Mary Ann Shadd taught
school in Windsor from 1851-53. She was founding publisher of a weekly
newspaper in Chatham. A double-barreled abolutionist, she recruited for
the Union Army during the Civil War. She was a school principal in the United States before becoming a lawyer in Washington, D.C., where she died in 1893 at age 70. [Photo, courtesy Dr. Daniel G Hill] |
This law of 1850 required federal authorities in Northern states to enforce the seizure of Black “runaways” for return to trial in Southern slave states. Still more, the law invited virtual kidnapping, since bounty-seeking slave hunters might grab Black suspects in the North for transfer to the mercies of Southern courts, thus destroying the Northern free haven of security. And so Black migrations rapidly swelled northward into British Canada where slavery had been illegal since Britain’s own Imperial act of 1833 and where Upper Canada, which dipped down into the American mid-west, by law, had prohibited any future importation of slaves in 1793. Consequently, Blacks streamed into Windsor across from Detroit or over the Niagara frontier from upstate New York. Mary Shadd trekked north herself to examine this “Canada Venture.”
She arrived in Toronto,
the Upper Canadian capital, in September 1851, and served as Secretary
to a Black convention there. Capable and assured, eloquent and handsome,
she was a striking figure with her light-brown skin and dark, commanding
eyes. She liked Canada – “[I] do not feel prejudice,” she wrote from Toronto
to her brother – and afterwards she went on to Windsor where Black immigrants
were settling to launch a much needed school for their children. Mary soon
found, however, that Blacks disagreed among themselves over policies of
setting up their own racial schools and areas or of pursuing integration
into the general community – a key principle she backed aggressively. In
any case, in 1852 she produced for new immigrants a 44-page booklet, Notes
of Canada West, which evaluated the various Black settlements of Upper
Canada. Yet her stand against segregation annoyed Black elements that favoured
it and they attacked her views in their established newspaper, The Voice
of the Fugitive. Thus Mary launched her own paper in response, the Provincial
Freeman. It began in the spring of 1853 under the nominal editorship of
a Black, male Presbyterian minister (who could accept a woman editor?)

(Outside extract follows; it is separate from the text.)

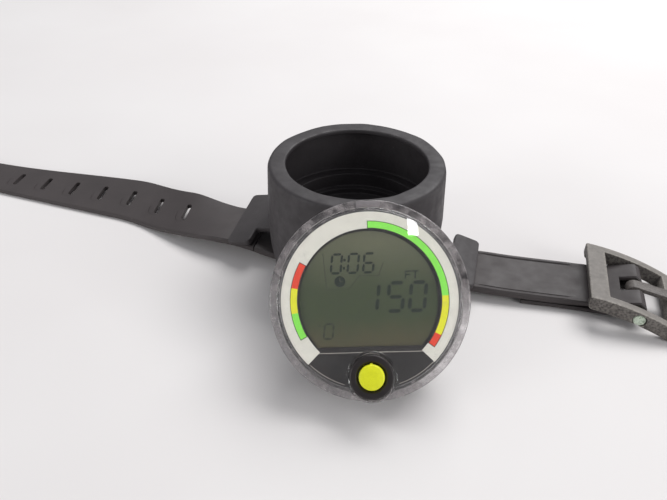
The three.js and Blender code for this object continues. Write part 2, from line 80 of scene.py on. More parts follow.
TABLE_GAP = 0.15
ROOT_SHIFT = 2.6  # how far the strap lies to one side under the left keeper
ROOT_LENGTH = 45.0  # where that shift has faded out along the tail
SHIFT_FROM, RISE_FROM = 20.0, 26.0  # how far left of the middle the strap starts to shift and to rise
SLOTS = {"first": -86.5, "pitch": 17.5, "count": 8, "length": 10.5, "width": 2.6}
PAD_SLOPE = 0.06  # the pad round each slot is pressed deeper towards its near end
MIDDLE_HALF = 44.4  # half length of the strap's middle piece

# ---- buckle, millimetres ------------------------------------------------------------------
PIN_X, PIN_Z, PIN_R = 123.5, 7.5, 1.3
BUCKLE_START = (103.4, 14.1)  # x and z of the arch's top at its strap side
BUCKLE_Y = 0.8
STRAP_SIDE = 1.8  # sideways place of the strap's middle at the buckle
BUCKLE_W = 40.2
RAIL = 4.0
WALL = 6.4
BUCKLE_LENGTH = 40.5
ARCH_SLOPE = 0.03
ARCH_BEND = 0.0105
BUCKLE_DRIFT = 0.13  # sideways drift per millimetre beyond the bar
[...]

and it endured, even if its frequent shortage of cash impelled Mary to
make lecture tours back into the United States to speak against slavery
while her sister-in-law Amelia ran the paper in her absence.
On right, Declared a National Monument in 1976, 1421 W Street N.W. in Washington, D.C., was the last residence of Mary Ann Shadd. On left, The Provincial Freeman was first published in 1853 by Mary Ann Shadd, the first black woman to publish a newspaper in North America. [Photos, courtesy Dr. Daniel G. Hill] |
In 1854 Mary moved her influential paper to Toronto with its relatively sizable yet rooted Black community. The next year, she shifted it again, this time to Chatham which held some two thousand Blacks in its area, and which was near Buxton where her parents and others of her family had settled. Then in 1856 she married Thomas Cary, an industrious Black barber by whom she had a daughter and a son. In 1857 the spread of hard times across both the United States and Canada forced her to suspend her paper. Her husband died, all too prematurely, in 1860. Still, Mary Shadd went on, teaching, lecturing, writing until the coming of the American Civil War led finally to the end of slavery. Mary, indeed, was commissioned as a recruiting officer by the state of Indiana to help enlist Blacks for service in Union forces. And after the war, she decided to return to the United States and aid in the enormous task of educating and adjusting masses of ex-slaves for their new world of freedom. She went back permanently in 1868 to teach, write, and lecture tirelessly, settling in Washington – and also to become a lawyer by age 60. Her career as a committed activist (which further included support for woman suffrage) went on almost to her death in 1893, at 70. Over a courageous life, Mary Shadd had set her mark on two countries. And in Canada, she left descendants, close relatives, and friends in a maturing Black community, whose self-awareness and pride she herself had worked tirelessly to build.